Recordé momentos en que he tratado a alguien así, como una no-persona, sin establecer una conexión humana. Me acordé con remordimiento de un policía que trabajó durante 20 años como vigilante de la calle en donde vivo. Un día me dijo: “Señora, me despido; ya me dan mi retiro”. Todos los días lo vi, lo saludé y nunca tuve la delicadeza de preguntarle su nombre. Qué vergüenza sentí. ¿Cuántas veces he tratado con alguien –un dependiente, una cajera– a señas, sin validarlo lo suficiente por seguir la conversación en el celular? ¡Qué deshumanización! ¿en cuántas ocasiones no he tenido la atención de llamar por teléfono o tener un detalle con alguna amiga que pasa por una situación difícil? ¡Miles!

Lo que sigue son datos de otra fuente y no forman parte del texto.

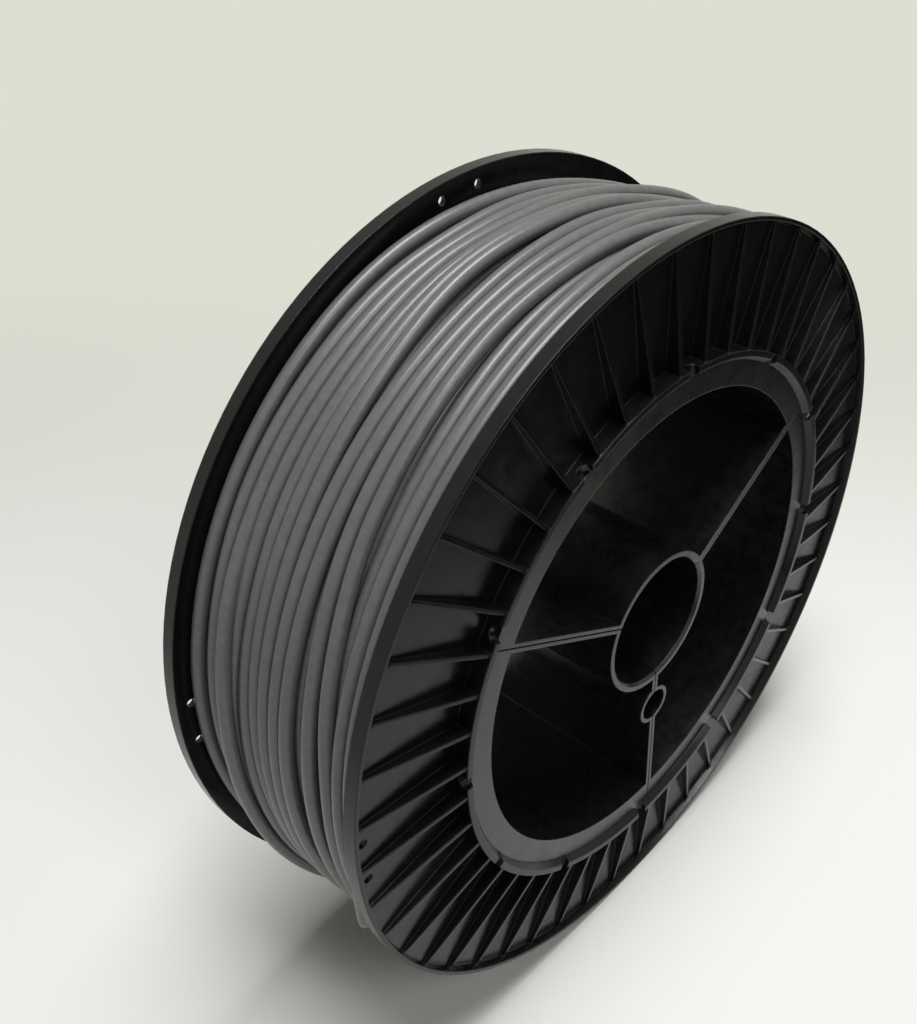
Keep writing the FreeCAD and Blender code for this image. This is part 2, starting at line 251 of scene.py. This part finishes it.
# Surface of revolution round Y of a closed profile of (r, y) pairs. An end is a row of half circles of one
# rod each: y = half - depth |cos(pi s)|, with s in layers.
def buildInnerTurns():
    radius = np.linspace(innerTurns["bore"], innerTurns["outside"], innerTurns["profilePoints"])
    layers = (radius - innerTurns["bore"]) / innerTurns["layerStep"]
    across = innerTurns["half"] - innerTurns["layerDepth"] * np.abs(np.cos(np.pi * layers))
    radius, across = np.concatenate([radius, radius[::-1]]), np.concatenate([across, -across[::-1]])
    steps, size = innerTurns["steps"], len(radius)
    angles = (np.arange(steps) * 2 * np.pi / steps)[:, None]
    points = np.stack([radius[None, :] * np.cos(angles), np.repeat(across[None, :], steps, 0),
                       radius[None, :] * np.sin(angles)], -1).reshape(-1, 3)
    rows, cols = np.meshgrid(np.arange(steps), np.arange(size), indexing="ij")
    nextRow, nextCol = (rows + 1) % steps, (cols + 1) % size
    faces = np.stack([rows * size + cols, rows * size + nextCol,
                      nextRow * size + nextCol, nextRow * size + cols], -1).reshape(-1, 4)
    return newPiece("inner_turns", points.tolist(), faces.tolist())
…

Se necesita estar del otro lado para entender.
Sin embargo, hay ocasiones en que nos sucede lo anterior y sólo queda decidir cómo reaccionamos; como por ejemplo, si has tenido alguna cirugía, sabrás que en la vida hay pocos momentos en que te sientes tan vulnerable como el de estar en la antesala del quirófano solo, con batita y gorra de tela desechable. Para ti es un momento crucial; para todos, eres un paciente más. Escuchas y observas al personal del hospital que indiferente va y viene metido en su labor mecánica y rutinaria. Observas cada detalle del techo para encontrar a qué asirte, distraer tu mente del temor y calmar tu cuerpo tembloroso. ¿Tiemblas por frío, nervios, las horas de ayuno acumuladas o por todo junto?
En uno de esos momentos en que te sientes una no-persona, aprendí una gran lección: me percaté de cuánto agradeces en el alma encontrarte con la empatía y la sensibilidad de alguien que te devuelve la certeza de que eres un ser humano. Me refiero a cosas sencillas, como una sonrisa, una mirada a los ojos, una palabra amable, un “va a sentir un poco de ardor”, antes de que te inyecten alguna sustancia. ¡En verdad no tiene precio que alguien bajo un tapabocas te tome de la mano en el momento en que la anestesista te dice “ya la voy a dormir”!
“Le voy a dar mi globo mágico”, me dijo Dorita, una hermosa enfermera, antes de entrar al quirófano. “Verá que con ese globo se le quita el frío y le encontramos la vena para la venoclisis. Su globo mágico consistía en un guante desechable relleno de agua caliente, que logró lo prometido. Al agradecerle me comentó: “Sé lo que es estar ahí. Yo he estado en su lugar. He tenido dos operaciones de mama por cáncer y ya tengo mis implantes”. Me enteré que vive a dos horas del hospital, que a veces tiene que doblar turnos, que ella mantiene a su marido, quien tiene hidrocefalia y de vez en cuando trabaja de mensajero. Para mi fue un ángel.
Lo confirmo: se necesita estar del otro lado para entender el valor que tienen los detalles de humanidad, de amistad, de compasión y de apoyo. Darlos, y no sólo recibirlos, es parte importante del aprendizaje.
A nadie le gusta sentirse invisible y menos que te traten como a un objeto. Te debilita y te hace vulnerable. Esa sensación tan frágil se equipara con estar desnudo frente a un grupo de personas vestidas; por eso nos defendemos a toda costa de ella.